When I perform the semantic segmentation test according to your method, the following errors are displayed：
//
(open-mmlab) liugengyuan@liugengyuan-Lenovo-Legion-R9000P2021H:~/mmsegmentation$ python -m torch.distributed.launch --nproc_per_node=1 tools/test.py configs/replknet/RepLKNet-31B_1Kpretrain_upernet_80k_cityscapes_769.py RepLKNet-31B_ImageNet-1K_UperNet_Cityscapes.pth --launcher pytorch --eval mIoU

"CLASSES" not found in meta, use dataset.CLASSES instead
"PALETTE" not found in meta, use dataset.PALETTE instead
[ ] 0/500, elapsed: 0s, ETA:/home/liugengyuan/anaconda3/envs/open-mmlab/lib/python3.7/site-packages/torch/utils/checkpoint.py:25: UserWarning: None of the inputs have requires_grad=True. Gradients will be None
warnings.warn("None of the inputs have requires_grad=True. Gradients will be None")
/home/liugengyuan/mmsegmentation/mmseg/ops/wrappers.py:23: UserWarning: When align_corners=True, the output would more aligned if input size (6, 6) is x+1 and out size (33, 65) is nx+1
f'When align_corners={align_corners}, '
Traceback (most recent call last):
File "tools/test.py", line 320, in
main()
File "tools/test.py", line 297, in main
format_args=eval_kwargs)
File "/home/liugengyuan/mmsegmentation/mmseg/apis/test.py", line 208, in multi_gpu_test
result = model(return_loss=False, rescale=True, **data)
File "/home/liugengyuan/anaconda3/envs/open-mmlab/lib/python3.7/site-packages/torch/nn/modules/module.py", line 1102, in _call_impl
return forward_call(*input, **kwargs)
File "/home/liugengyuan/anaconda3/envs/open-mmlab/lib/python3.7/site-packages/torch/nn/parallel/distributed.py", line 886, in forward
output = self.module(*inputs[0], **kwargs[0])
File "/home/liugengyuan/anaconda3/envs/open-mmlab/lib/python3.7/site-packages/torch/nn/modules/module.py", line 1102, in _call_impl
return forward_call(*input, **kwargs)
File "/home/liugengyuan/anaconda3/envs/open-mmlab/lib/python3.7/site-packages/mmcv/runner/fp16_utils.py", line 110, in new_func
return old_func(*args, **kwargs)
File "/home/liugengyuan/mmsegmentation/mmseg/models/segmentors/base.py", line 110, in forward
return self.forward_test(img, img_metas, **kwargs)
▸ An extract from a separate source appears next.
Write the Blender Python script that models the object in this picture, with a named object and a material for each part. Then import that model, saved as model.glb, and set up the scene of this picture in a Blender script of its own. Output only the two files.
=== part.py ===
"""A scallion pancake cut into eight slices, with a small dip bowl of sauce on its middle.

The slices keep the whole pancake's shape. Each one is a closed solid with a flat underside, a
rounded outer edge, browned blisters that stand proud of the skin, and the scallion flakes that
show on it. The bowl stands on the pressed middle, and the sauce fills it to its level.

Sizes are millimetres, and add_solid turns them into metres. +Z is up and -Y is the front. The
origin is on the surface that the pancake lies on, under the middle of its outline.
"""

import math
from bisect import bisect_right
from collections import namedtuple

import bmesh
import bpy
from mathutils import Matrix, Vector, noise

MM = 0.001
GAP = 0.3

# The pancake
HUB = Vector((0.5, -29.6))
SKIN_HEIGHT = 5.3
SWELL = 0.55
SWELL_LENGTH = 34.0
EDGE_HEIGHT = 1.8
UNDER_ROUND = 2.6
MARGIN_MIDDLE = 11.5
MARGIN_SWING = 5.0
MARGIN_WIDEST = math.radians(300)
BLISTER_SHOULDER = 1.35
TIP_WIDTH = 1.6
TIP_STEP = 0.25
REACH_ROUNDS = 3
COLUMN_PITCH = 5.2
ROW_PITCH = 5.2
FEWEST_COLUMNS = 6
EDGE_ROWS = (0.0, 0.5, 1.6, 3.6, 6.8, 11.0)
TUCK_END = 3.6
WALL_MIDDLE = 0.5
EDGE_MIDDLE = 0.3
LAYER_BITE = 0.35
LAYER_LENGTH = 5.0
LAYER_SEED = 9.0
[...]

File "/home/liugengyuan/mmsegmentation/mmseg/models/segmentors/base.py", line 92, in forward_test
return self.simple_test(imgs[0], img_metas[0], **kwargs)
File "/home/liugengyuan/mmsegmentation/mmseg/models/segmentors/encoder_decoder.py", line 262, in simple_test
seg_logit = self.inference(img, img_meta, rescale)
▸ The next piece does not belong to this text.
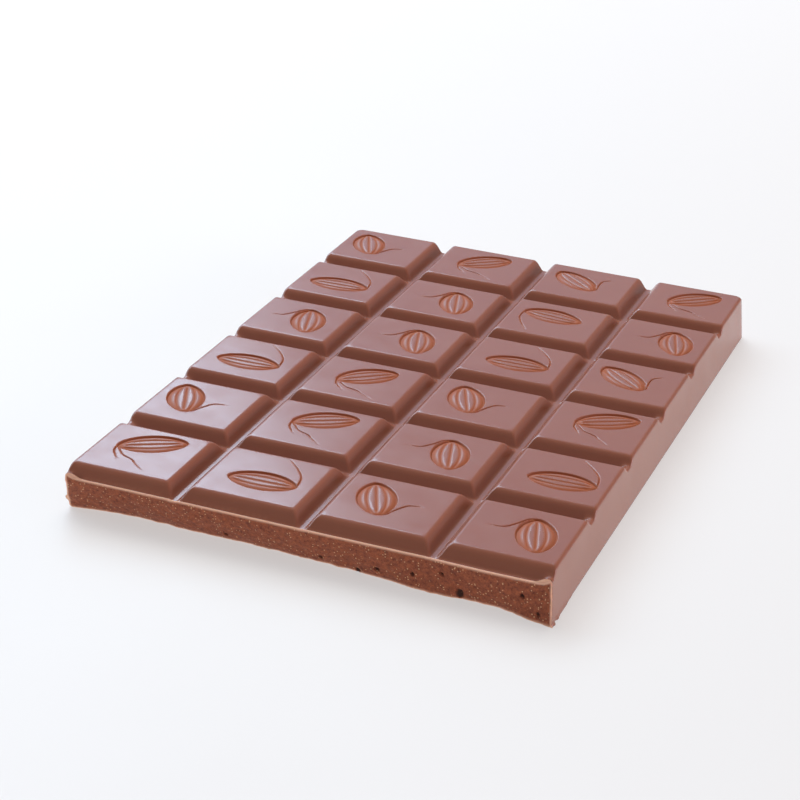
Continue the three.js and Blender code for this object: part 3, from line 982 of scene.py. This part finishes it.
# %% Poured milk chocolate
RIPPLE_SIZE, RIPPLE_HEIGHT = 5.0, 0.12
POURED_BROWNS = linear("#774030"), linear("#8A4F3A")
POURED_ROUGHNESS = (0.42, 0.6)


def poured_milk_chocolate():
    material, tree = new_material("poured_milk_chocolate")
    place = add(tree, "ShaderNodeTexCoord").outputs["Object"]
    ripples = add(tree, "ShaderNodeTexNoise", {
        "Vector": place, "Scale": per_size(RIPPLE_SIZE), "Detail": 4.0,
    })
    colour = add(tree, "ShaderNodeMix", {
        "Factor": ripples.outputs["Fac"], "A": POURED_BROWNS[0], "B": POURED_BROWNS[1],
    }, data_type="RGBA")
    gloss = add(tree, "ShaderNodeMapRange", {
        "Value": ripples.outputs["Fac"],
        "To Min": POURED_ROUGHNESS[0], "To Max": POURED_ROUGHNESS[1],
    })
    relief = add(tree, "ShaderNodeBump", {
        "Height": ripples.outputs["Fac"], "Strength": 0.5, "Distance": RIPPLE_HEIGHT * MM,
    })
    surface = add(tree, "ShaderNodeBsdfPrincipled", {
        "Base Color": colour.outputs["Result"], "Roughness": gloss.outputs["Result"],
        "Normal": relief.outputs["Normal"], "IOR": COCOA_BUTTER_IOR,
    })
    add(tree, "ShaderNodeOutputMaterial", {"Surface": surface.outputs["BSDF"]})
    return material


mesh.materials.append(poured_milk_chocolate())
print("made", mesh.materials[POURED].name)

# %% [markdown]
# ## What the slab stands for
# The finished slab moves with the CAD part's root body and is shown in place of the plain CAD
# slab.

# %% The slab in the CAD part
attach(slab, "root")
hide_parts("chocolate_slab")
print("finishes:", [material.name for material in mesh.materials])

# %% [markdown]
# ## The table
# The slab lies on a light table: a sheet of milky white acrylic with a fine frosted surface, lit
# from below. Part of its light is its own, and the rest is the room's, so the slab's shadow on it
# is soft and pale. It fills the whole view.

# %% The light table
TABLE_SIZE = 8000.0
FROST_SIZE = 60.0
FROST_ROUGHNESS = (0.5, 0.6)
TABLE_WHITE, TABLE_LIGHT = linear("#979390"), linear("#FFFDFC")
TABLE_GLOW = 0.5


def milky_acrylic():
    material, tree = new_material("milky_acrylic")
    place = add(tree, "ShaderNodeTexCoord").outputs["Object"]
    frost = add(tree, "ShaderNodeTexNoise", {
        "Vector": place, "Scale": per_size(FROST_SIZE), "Detail": 2.0,
    })
    gloss = add(tree, "ShaderNodeMapRange", {
        "Value": frost.outputs["Fac"], "To Min": FROST_ROUGHNESS[0], "To Max": FROST_ROUGHNESS[1],
    })
    surface = add(tree, "ShaderNodeBsdfPrincipled", {
        "Base Color": TABLE_WHITE, "Roughness": gloss.outputs["Result"],
        "Emission Color": TABLE_LIGHT, "Emission Strength": TABLE_GLOW,
    })
    add(tree, "ShaderNodeOutputMaterial", {"Surface": surface.outputs["BSDF"]})
    return material


half = TABLE_SIZE / 2 * MM
table_mesh = bpy.data.meshes.new("table")
table_mesh.from_pydata(
    [(-half, -half, 0), (half, -half, 0), (half, half, 0), (-half, half, 0)], [], [(0, 1, 2, 3)]
)
table_mesh.materials.append(milky_acrylic())
table = bpy.data.objects.new("table", table_mesh)
bpy.context.scene.collection.objects.link(table)
print("table:", TABLE_SIZE / 1000, "m square")

# %% [markdown]
# ## The lamps
# Chocolate is dark and glossy, so much of what the eye sees on it is a mirror image. A big window
# stands behind the slab on its left: the level tops mirror it at a low angle, brightest at the
# front left, and the walls don't, which parts the pale tops from the brown walls. A low lamp on
# the right lights the long side wall. The brown itself needs light without another mirror image,
# so the third lamp is polarised, as in a food studio: it is left out of the reflections.

# %% The lamps
scene = bpy.context.scene
scene.view_settings.view_transform = "Standard"
LAMP_FAR = 1500.0
WINDOW = {"turn": -59.0, "rise": 36.5, "size": (1875.0, 600.0), "radiance": 5.2}
LOW_LAMP = {"turn": 80.0, "rise": 10.0, "size": (1650.0, 500.0), "radiance": 5.4}
POLARISED_LAMP = {"turn": -25.0, "rise": 52.0, "size": (1500.0, 1500.0), "radiance": 2.75}


def direction(turn, rise):
    """Away from the slab: degrees clockwise from straight behind it, and above the table."""
    turn, rise = math.radians(turn), math.radians(rise)
    return Vector((math.sin(turn) * math.cos(rise), math.cos(turn) * math.cos(rise), math.sin(rise)))


def softbox(name, turn, rise, size, radiance, colour):
    """A flat light that faces the slab and looks equally bright wherever it is seen from."""
    light = bpy.data.lights.new(name, "AREA")
    light.shape = "RECTANGLE"
    light.size, light.size_y = size[0] * MM, size[1] * MM
    light.color = linear(colour)[:3]
    light.energy = radiance * math.pi * light.size * light.size_y
    lamp = bpy.data.objects.new(name, light)
    away = direction(turn, rise)
    lamp.location = away * LAMP_FAR * MM
    lamp.rotation_euler = away.to_track_quat("Z", "Y").to_euler()
    scene.collection.objects.link(lamp)
    return lamp


softbox("window", colour="#CBE8FF", **WINDOW)
softbox("low_lamp", colour="#F8EEFF", **LOW_LAMP)
polarised = softbox("polarised_lamp", colour="#FFFAF2", **POLARISED_LAMP)
polarised.visible_glossy = False

# %% [markdown]
# ## The room
# The room is white. Its far left is lit by daylight, bright and a little blue, and the rest is
# dimmer and neutral. The tops at the front left mirror the bright part, and those at the back
# right mirror its border, so they look browner. A world that depends on the direction does this
# without any walls.

# %% The room
DIM_SIDE, DIM_LIGHT = "#F4F4FC", 0.34
LIT_SIDE, LIT_LIGHT = "#C8DCFF", 0.98
LIT_FROM = {"turn": -40.0, "rise": 28.0}
LIT_EDGE = (0.72, 0.99)  # cosines of the angles from there at which the lit side ends and is full

world = bpy.data.worlds.new("white_room")
world.use_nodes = True
world.node_tree.nodes.clear()
room = world.node_tree
towards = add(room, "ShaderNodeTexCoord").outputs["Generated"]
to_lit_side = add(room, "ShaderNodeVectorMath", {
    0: towards, 1: direction(**LIT_FROM),
}, operation="DOT_PRODUCT")
lit = add(room, "ShaderNodeMapRange", {
    "Value": to_lit_side.outputs["Value"], "From Min": LIT_EDGE[0], "From Max": LIT_EDGE[1],
}, interpolation_type="SMOOTHSTEP").outputs["Result"]
strength = add(room, "ShaderNodeMapRange", {
    "Value": lit, "To Min": DIM_LIGHT, "To Max": LIT_LIGHT,
})
colour = add(room, "ShaderNodeMix", {
    "Factor": lit, "A": linear(DIM_SIDE), "B": linear(LIT_SIDE),
}, data_type="RGBA")
sky = add(room, "ShaderNodeBackground", {
    "Color": colour.outputs["Result"], "Strength": strength.outputs["Result"],
})
add(room, "ShaderNodeOutputWorld", {"Surface": sky.outputs["Background"]})
scene.world = world
print("room:", world.name, DIM_LIGHT, "to", LIT_LIGHT)

# %% [markdown]
# ## The camera
# A long lens looks down on the slab at a low angle, from its front right. It stands close, under
# 40 cm away, so the back rows look clearly smaller than the front one, and it is rolled by a few
# degrees, as a camera held by hand is.

# %% The camera
CAMERA_AT = Vector((109.49, -339.92, 157.82))
LOOKS_AT = Vector((-4.875, -5.028, 4.0))
CAMERA_ROLL = 3.535  # degrees
LENS, SENSOR = 105.92, 36.0

camera = bpy.data.cameras.new("camera")
camera.lens, camera.sensor_width = LENS, SENSOR
camera.clip_start, camera.clip_end = 0.01, 50
viewer = bpy.data.objects.new("camera", camera)
look = (LOOKS_AT - CAMERA_AT).to_track_quat("-Z", "Y").to_matrix().to_4x4()
roll = Matrix.Rotation(math.radians(CAMERA_ROLL), 4, "Z")
viewer.matrix_world = Matrix.Translation(CAMERA_AT * MM) @ look @ roll
scene.collection.objects.link(viewer)
scene.camera = viewer
print("camera is", round((LOOKS_AT - CAMERA_AT).length), "mm from the slab")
File "/home/liugengyuan/mmsegmentation/mmseg/models/segmentors/encoder_decoder.py", line 247, in inference
seg_logit = self.whole_inference(img, img_meta, rescale)
File "/home/liugengyuan/mmsegmentation/mmseg/models/segmentors/encoder_decoder.py", line 206, in whole_inference
seg_logit = self.encode_decode(img, img_meta)
File "/home/liugengyuan/mmsegmentation/mmseg/models/segmentors/encoder_decoder.py", line 74, in encode_decode
out = self._decode_head_forward_test(x, img_metas)
File "/home/liugengyuan/mmsegmentation/mmseg/models/segmentors/encoder_decoder.py", line 96, in _decode_head_forward_test
seg_logits = self.decode_head.forward_test(x, img_metas, self.test_cfg)
File "/home/liugengyuan/mmsegmentation/mmseg/models/decode_heads/decode_head.py", line 222, in forward_test
return self.forward(inputs)
File "/home/liugengyuan/mmsegmentation/mmseg/models/decode_heads/uper_head.py", line 138, in forward
output = self._forward_feature(inputs)
File "/home/liugengyuan/mmsegmentation/mmseg/models/decode_heads/uper_head.py", line 132, in _forward_feature
fpn_outs = torch.cat(fpn_outs, dim=1)
RuntimeError: CUDA out of memory. Tried to allocate 1.01 GiB (GPU 0; 5.78 GiB total capacity; 2.33 GiB already allocated; 578.75 MiB free; 3.34 GiB reserved in total by PyTorch) If reserved memory is >> allocated memory try setting max_split_size_mb to avoid fragmentation. See documentation for Memory Management and PYTORCH_CUDA_ALLOC_CONF
//

I have just come into contact with deep learning, so I don't know much about something. I use a single GPU, is it because I don't have enough video memory? How can I solve this problem.Thank you!